I am changing in a foundational way. I try to stay cognizant of the world within and without, assessing the changes and turns and inflections of tone, heat, and distance. Visions of the past and its playful, ominous ebbing flow from these shadows I am beginning to create in this, the second half of a life. The present, how it earns its keep by posting constantly, getting paid for advertising yesterday in new clothes, for never ceasing to remix its own songs in an endless stream arranged (and now DJ'd) by cutting edge AI. Administrators available by email only. And all the while I preserve my rituals, my childlike but necessary attempts to crystalize the fluid, to make concrete and holy the fleeting moments that perhaps are as ignorable as they are important to me.
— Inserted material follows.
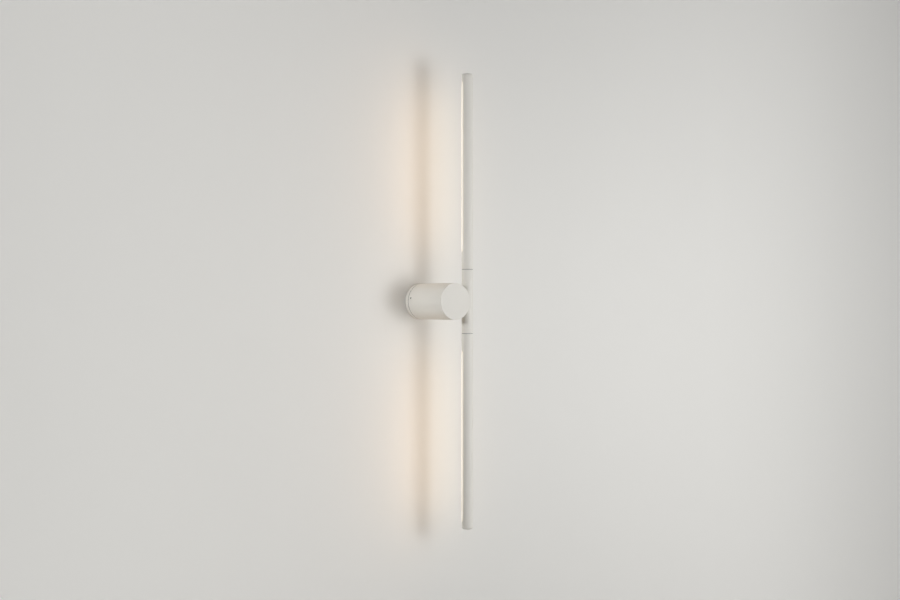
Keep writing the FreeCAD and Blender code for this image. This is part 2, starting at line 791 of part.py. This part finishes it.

The way I feel I am almost able to hold back the tide (my gray is almost entirely on my face), but my body feels heavy for the very first time, as if gravity has suddenly increased just for me, making me nearly the same weight and cumber as any other human. Strange that this would seem strange to me, for it is without hyperbole that I say that, before now, I have always felt either my immortality, the martial training I underwent in my virginal years (or, likely some marriage of the two) somehow afforded me a lithe, acrobatic dexterity that belied the years I accumulated as heads-up coins in the street. Perhaps, once one distances himself so far from either a mental or physical state of purity, of velvet-sigh carte blanche, entropy feels itself free to doggrel atop our weakening figure. Purity, the treasure made unnatural naturally by nothing more than time. ###

That is all, dear Charles, for this time. I have given you enough to laugh about and share with those few with whom you now raise your glass. Enjoy, rearrange, improve, destroy. Indulge in all your favorite annihilations. You've earned it.

I close with a song for you. Walk your now and forever streets. May they despise you perfectly.